No. 4 Michigan too much for Pittsburgh in NIT tipoff semifinal; Panthers face Delaware Friday

Pittsburgh had a top-five team reeling midway through the second half. The Panthers just couldn't put away the No. 4 team in the country.

Lamar Patterson led the Panthers with 14 points, but the Panthers' were stifled by Michigan's defensive switch that also limited Pitt's rebounding, and lost 67-62 in a semifinal of the NIT Season Tipoff on Wednesday night.

"I think they're finding themselves. They're improving," Pittsburgh coach Jamie Dixon said.

Trey Burke scored 17 points, Tim Hardaway Jr. had 16 points and No. 4 Michigan reached the title game. Pittsburgh will play Delaware in the consolation game Friday afternoon.

Pittsburgh's Tray Woodall made a 3-pointer with 30 seconds left to make it a one-possession game, and Pittsburgh (4-1) pressed after a timeout. But Michigan (4-0) made eight straight free throws to close it out.

"We put them on the line, they knocked down the free throws down the stretch," James Robinson said.

Robinson made a layup and was fouled with 3.5 seconds left, but missed the free throw and Michigan had the arrow for a jump ball that followed on the rebound. Pittsburgh fouled on the inbounds and Burke made the free throws.

The Wolverines will play Kansas State for the title on Friday afternoon. The Wildcats beat the Blue Hens earlier Wednesday.

It was a disappointing finish for a well-balanced Pittsburgh team that was expected to have an outside shot at contending in the strong and deep Big East conference — and looked set to score a big nonconference win early.

The Panthers led by eight in the first half and six in the second, but Michigan began to use its 1-3-1 defense to slow them down and limit their field goals until they got down to making free throws late. The zone also may have upset Pitt's rebounding efforts. Michigan had 37 rebounds to Pitt's 26.
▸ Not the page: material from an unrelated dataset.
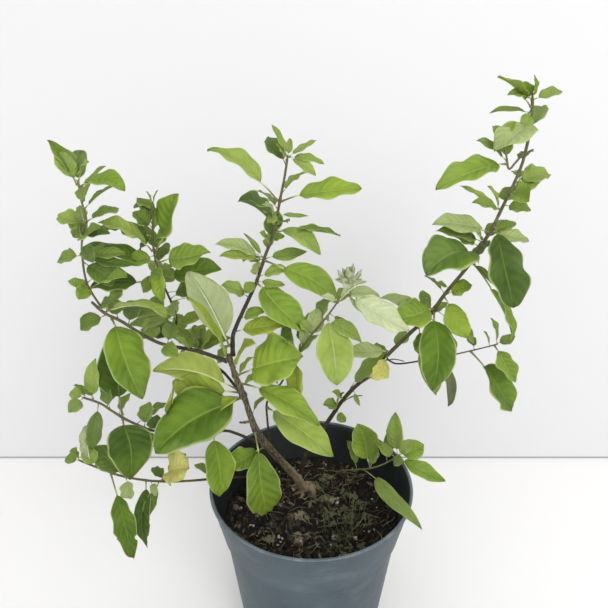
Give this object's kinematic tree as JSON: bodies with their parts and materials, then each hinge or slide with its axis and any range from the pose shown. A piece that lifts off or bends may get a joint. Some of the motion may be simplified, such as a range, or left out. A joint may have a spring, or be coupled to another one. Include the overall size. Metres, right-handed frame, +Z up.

"The thing that sticks out, I think, is the rebounding," Dixon said. "They outrebounded us. That's something that doesn't happen, but it did."

Before closing with a bunch of layups that Michigan seemed willing to concede due to the game situation, the Panthers shot 5 of 20 from the floor, mostly against the zone.

Hardaway tied it for Michigan at 44 on a layup with a little more than nine minutes remaining, and from there slowly pulled away. Michigan made 18 of 22 free throws to Pittsburgh's 6-for-11 effort from the line.

A key part of Michigan's offense is 3-point shooting, and the Wolverines struggled from beyond the arc for most of the game. At one point, they'd made one of 10. Before Glenn Robinson III made one with about 11 minutes to go that cut Pittsburgh's lead to two points.

Michigan responded after a slow start in its first test after demolishing subpar competition in its first three games — which it won by an average of 35 points — and the Wolverines struggled early.

"This is big-man basketball right now," Michigan coach John Beilein said. "We haven't had that type of good defense on us yet."

Pitt led 33-29 at halftime thanks to some poor 3-point shooting by Michigan, whose only make was by Nik Stauskas in a 1-for-7 half. The Panthers made 5 of 12 from behind the arc and their size gave the Wolverines more trouble than they had been used to. Stauskas finished with 15 points.

In their first four games, the Panthers overcame a brief scare in an overtime win against mid-major Oakland, along with three other easy wins.

"I definitely feel we need to play a lot harder, play tougher," James Robinson said. "We got outrebounded, we got beat in transition tonight."